Roldán alternated his performances with tours throughout the interior of Argentina and appearances in Montevideo.

On 10 October 1941, Roldán made a special recording with Osvaldo Fresedo’s orchestra of the milonga Negra María by Lucio Demare and Homero Manzi, although he never performed publicly with that ensemble. When that same year the singers Ernesto Famá and Francisco Amor parted ways with Francisco Canaro’s orchestra, Canaro hired Carlos Roldán and Eduardo Adrián, the latter having won the audition held for that purpose. Roldán's first recording, on 28 October 1941, was the festive waltz La vida en mil gramos by Rodolfo Sciamarella.

With Canaro, in addition to other performances, Carlos Roldán stood out as both a singer and an actor in a series of musical comedies directed by him, such as Sentimiento gaucho, Buenos Aires de ayer y hoy, and Dos corazones, until his departure in May 1945—although he made a brief return on 15 September 1947, to record the tango Yo solo sé, by Canaro, Mariano Mores, and Ivo Pelay. In Argentine cinema, he appeared in Vidas marcadas (1942) and Buenos Aires canta (1947).

Roldán then led a short-lived orquesta típica directed by pianist José Pascual, composer of the famous tango Arrabal, with which they debuted on CX30 Radio Nacional in Montevideo. He continued working in Uruguay, performing successively with Emilio Pellejero, Romeo Gavioli, and Hugo De Carlo, before finally returning to Buenos Aires in 1949 at the invitation of Francisco Rotundo.

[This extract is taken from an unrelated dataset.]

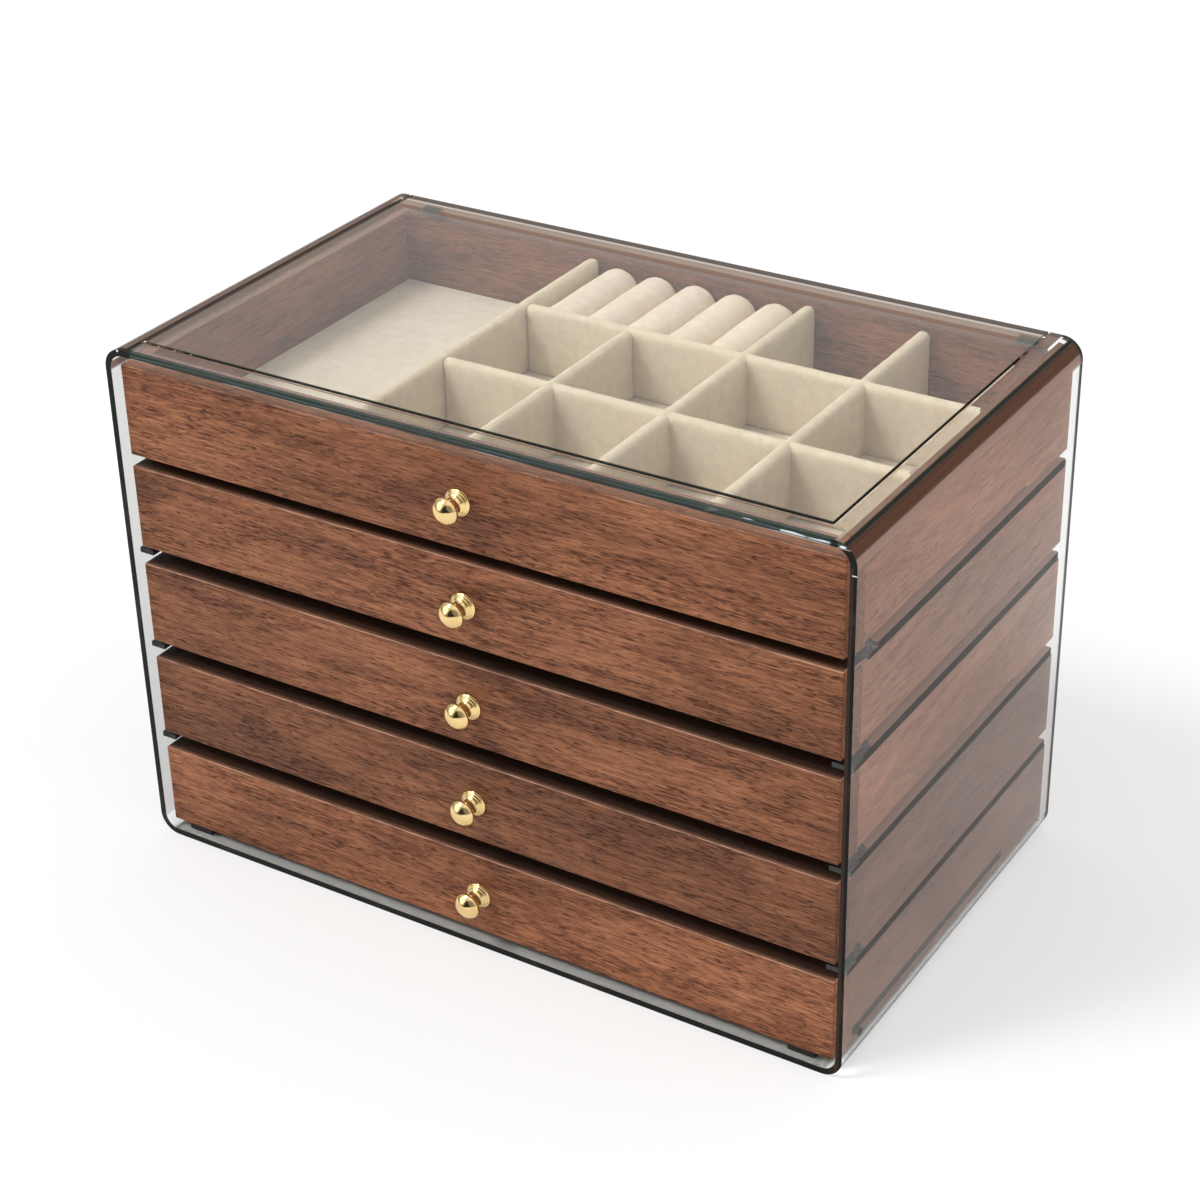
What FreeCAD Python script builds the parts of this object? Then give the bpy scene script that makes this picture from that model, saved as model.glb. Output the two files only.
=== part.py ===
import FreeCAD, Part
import math
import os
import re
import Sketcher

# A jewelry box of five walnut drawers in a clear bent shell.
# The shell is one wrap-around sheet, open at the front and at the back. A panel
# cut out of its top is a hinged lid over the velvet-lined top drawer.
# Frame: X to the right, -Y to the front, +Z up. The origin is the centre of the
# shell's underside. Drawer 1 is the top one. All sizes are in millimetres.

# Driving sizes: alias, value and note. A value that starts with = is worked out.
SIZES = [
    ("case_width", "300", "shell outside, left to right"),
    ("case_depth", "174", "shell, front edge to back edge"),
    ("wall", "2.5", "thickness of the clear sheet"),
    ("bend_radius", "8", "outside radius of the four bent corners"),
    ("lid_left_inset", "10.4", "lid's left edge in from the shell's left face"),
    ("lid_right_inset", "13.6", "lid's right edge in from the shell's right face"),
    ("lid_front_inset", "9.6", "lid edge in from the shell's front edge"),
    ("lid_slit", "0.8", "cut between the lid and the frame round it"),
    ("hinge_setback", "3.2", "hinge axis in from the back edge"),
    ("hinge_pin_radius", "0.6", "lid hinge pin"),
    ("hinge_fit", "0.05", "radial play of the hinge pin in the lid"),
    ("hinge_pin_in_frame", "3", "length of pin held in the shell"),
    ("hinge_pin_in_lid", "4", "length of pin inside the lid"),
    ("lid_block_length", "8.5", "block under the lid, along the hinge"),
    ("lid_block_width", "3.2", "block under the lid, front to back"),
    ("lid_block_height", "2.4", "block under the lid, downwards"),
    ("lid_block_left_inset", "10.9", "left block in from the lid's left edge"),
    ("lid_block_right_inset", "0.3", "right block in from the lid's right edge"),
    ("lid_block_setback", "1", "block in front of the hinge axis"),
    ("front_recess", "2.4", "drawer fronts behind the shell's front edge"),
    ("back_recess", "1", "drawer backs in front of the shell's back edge"),
    ("side_gap", "2.3", "air between the shell and a drawer's side"),
    ("top_gap", "4.6", "air between the top drawer's rim and the lid"),
    ("drawer_height", "33.4", "height of each of the four lower drawers"),
    ("top_drawer_height", "35.9", "height of the top drawer"),
    ("drawer_gap", "7.2", "air between the lower drawers"),
    ("top_drawer_gap", "4.6", "air between the top drawer and the next"),
    ("drawer_travel", "120", "how far each drawer pulls out"),
    ("running_gap", "0.2", "play between a drawer and what it slides on"),
    ("front_board", "10", "thickness of a drawer front"),
    ("side_board", "6.6", "thickness of a drawer side"),
    ("back_board", "5", "thickness of a drawer back"),
    ("bottom_board", "3", "thickness of a drawer bottom"),
    ("bottom_rise", "2.5", "drawer bottom above the drawer's lower edge"),
    ("groove_depth", "3", "how deep the bottom sits in its grooves"),
    ("groove_fit", "0.1", "play of the bottom in its grooves"),
    ("lining", "2.5", "thickness of the velvet floor pad"),
    ("lining_gap", "0.3", "floor pad in from the drawer's walls"),
    ("edge_ease", "0.5", "rounding of a drawer front's edges"),
    ("rail_width", "6.2", "drawer rail, out from the wall"),
    ("rail_thickness", "3.4", "drawer rail"),
    ("rail_front_setback", "3.6", "rail's front end behind the shell's front edge"),
    ("top_rail_setback", "12", "the same for the top drawer's rail"),
    ("rail_lead_length", "6", "low front end of a rail, to start a drawer on"),
    ("rail_lead_drop", "1.5", "that end below the rail's top"),
    ("rail_back_setback", "8", "rail's back end in front of the shell's back edge"),
    ("stop_pin_radius", "1.5", "pin that stops a drawer"),
    ("stop_pin_setback", "15", "stop pin behind the shell's front edge"),
    ("stop_pin_offset", "2.5", "upright stop pin's axis out from the wall"),
    ("stop_pin_rise", "1.4", "upright stop pin above its rail"),
    ("stop_pin_reach", "3.8", "level stop pin out from the wall"),
    ("stop_pin_lift", "5.3", "level stop pin above the lowest drawer's lower edge"),
    ("stop_fit", "0.3", "play round a stop pin in its groove"),
    ("pad_height", "2.5", "glide pad under the lowest drawer"),
    ("pad_width", "10.5", "glide pad, left to right"),
    ("pad_length", "12", "glide pad, front to back"),
    ("pad_side_inset", "12", "glide pad in from the shell's side face"),
    ("pad_front_inset", "3", "front glide pads behind the shell's front edge"),
    ("pad_back_inset", "7", "back glide pads in front of the shell's back edge"),
    ("lower_knob_drop", "0.7", "knobs 2 to 5 below the middle of their fronts"),
    ("knob_base_radius", "5.1", "knob's foot on the wood"),
    ("knob_base_edge", "0.5", "straight edge of the knob's foot"),
    ("knob_neck_radius", "2.3", "knob's neck"),
    ("knob_neck_start", "2.8", "start of the neck, out from the wood"),
    ("knob_neck_end", "5.6", "end of the neck, out from the wood"),
    ("knob_head_radius", "5.2", "knob's head"),
    ("knob_head_rim", "8", "widest place of the head, out from the wood"),
    ("knob_reach", "11.2", "tip of the knob, out from the wood"),
    ("knob_bore_radius", "1.5", "screw bore in the knob"),
    ("knob_bore_depth", "6", "depth of that bore"),
    ("screw_fit", "0.05", "radial play of the screw in the knob"),
    ("screw_end_gap", "0.5", "bore left empty past the screw's end"),
    ("screw_hole_radius", "1.8", "hole for the screw in the drawer front"),
    ("screw_head_radius", "2.9", "screw head"),
    ("screw_head_height", "2.1", "screw head"),
    ("screw_slot_width", "0.8", "slot across the screw head"),
    ("screw_slot_depth", "0.9", "slot across the screw head"),
    ("counterbore_radius", "3.3", "recess for the screw head"),
    ("counterbore_depth", "2.5", "recess for the screw head"),
    ("divider", "5", "thickness of a velvet-covered divider"),
    ("divider_drop", "0.9", "divider tops below the top drawer's rim"),
    ("divider_fit", "0.1", "play at a divider's ends and crossings"),
    ("left_bay", "87.1", "clear width of the open bay on the left"),
    ("front_row", "49", "clear depth of the front row of cells"),
    ("middle_row", "49", "clear depth of the middle row of cells"),
    ("roll_width", "16.9", "ring roll"),
    ("roll_pitch", "17.2", "ring roll to ring roll"),
    ("roll_drop", "1.7", "ring rolls below the divider tops"),
    ("roll_end_gap", "0.5", "air at each end of a ring roll"),
    ("roll_crown", "0.9", "how much a ring roll's ends are drawn in"),
    ("front_y", "=-case_depth / 2", "shell's front edge"),
    ("back_y", "=case_depth / 2", "shell's back edge"),
    ("lift_5", "=wall + pad_height + running_gap", "lower edge of drawer 5"),
    ("lift_4", "=lift_5 + drawer_height + drawer_gap", "lower edge of drawer 4"),
    ("lift_3", "=lift_4 + drawer_height + drawer_gap", "lower edge of drawer 3"),
    ("lift_2", "=lift_3 + drawer_height + drawer_gap", "lower edge of drawer 2"),
    ("lift_1", "=lift_2 + drawer_height + top_drawer_gap", "lower edge of drawer 1"),
    ("rim_z", "=lift_1 + top_drawer_height", "top drawer's rim"),
    ("case_height", "=rim_z + top_gap + wall", "shell outside, bottom to top"),
    ("lid_left_x", "=lid_left_inset - case_width / 2", "lid's left edge"),
    ("lid_right_x", "=case_width / 2 - lid_right_inset", "lid's right edge"),
    ("lid_width", "=lid_right_x - lid_left_x", "lid, left to right"),
    ("lid_depth", "=case_depth - lid_front_inset", "lid, front to back"),
    ("hinge_y", "=back_y - hinge_setback", "lid hinge axis"),
    ("hinge_z", "=case_height - wall / 2", "lid hinge axis"),
    ("drawer_width", "=case_width - 2 * (wall + side_gap)", "drawer outside"),
    ("face_y", "=front_y + front_recess", "outer face of the drawer fronts"),
    ("inner_y", "=face_y + front_board", "inner face of the drawer fronts"),
    ("rear_y", "=back_y - back_recess", "outer face of the drawer backs"),
    ("inside_width", "=drawer_width - 2 * side_board", "drawer inside"),
    ("inside_depth", "=rear_y - back_board - inner_y", "drawer inside"),
    ("floor_rise", "=bottom_rise + bottom_board + lining", "floor above the edge"),
    ("floor_z", "=lift_1 + floor_rise", "top drawer's velvet floor"),
    ("divider_top", "=rim_z - divider_drop", "tops of the dividers"),
    ("divider_height", "=divider_top - floor_z", "height of the dividers"),
    ("main_x", "=left_bay - inside_width / 2", "left face of the main divider"),
    ("cells_x", "=main_x + divider", "left end of the cells"),
    ("cells_width", "=inside_width / 2 - cells_x", "width of the cells together"),
    ("column_pitch", "=(cells_width + divider / 2) / 4", "divider to divider"),
    ("cross_2_y", "=inner_y + front_row", "front face of the front cross divider"),
    ("cross_1_y", "=cross_2_y + divider + middle_row", "front face of the back one"),
]
ALIASES = [alias for alias, value, note in SIZES]
DRAWERS = (1, 2, 3, 4, 5)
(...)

Between 1952 and 1953, he sang with Roberto Caló, and in 1956 he performed for Miguel Caló.

In Uruguay, he recorded with ensembles led by Julio Arregui, Luis Caruso, Hugo Di Carlo, Cecilio Duarte, and Donato Racciatti, and he sang and acted in musical comedies such as Lindo tiempo aquel de ayer, Muchachos que peinan canas(1957), and El nombre más lindo del mundo (1947).

Carlos Roldán died in Buenos Aires on 16 June 1973, and his remains were repatriated to Montevideo, where he was buried in the social pantheon of AGADU. In his honor, a street in the La Comercial neighborhood of the city of Montevideo bears his name.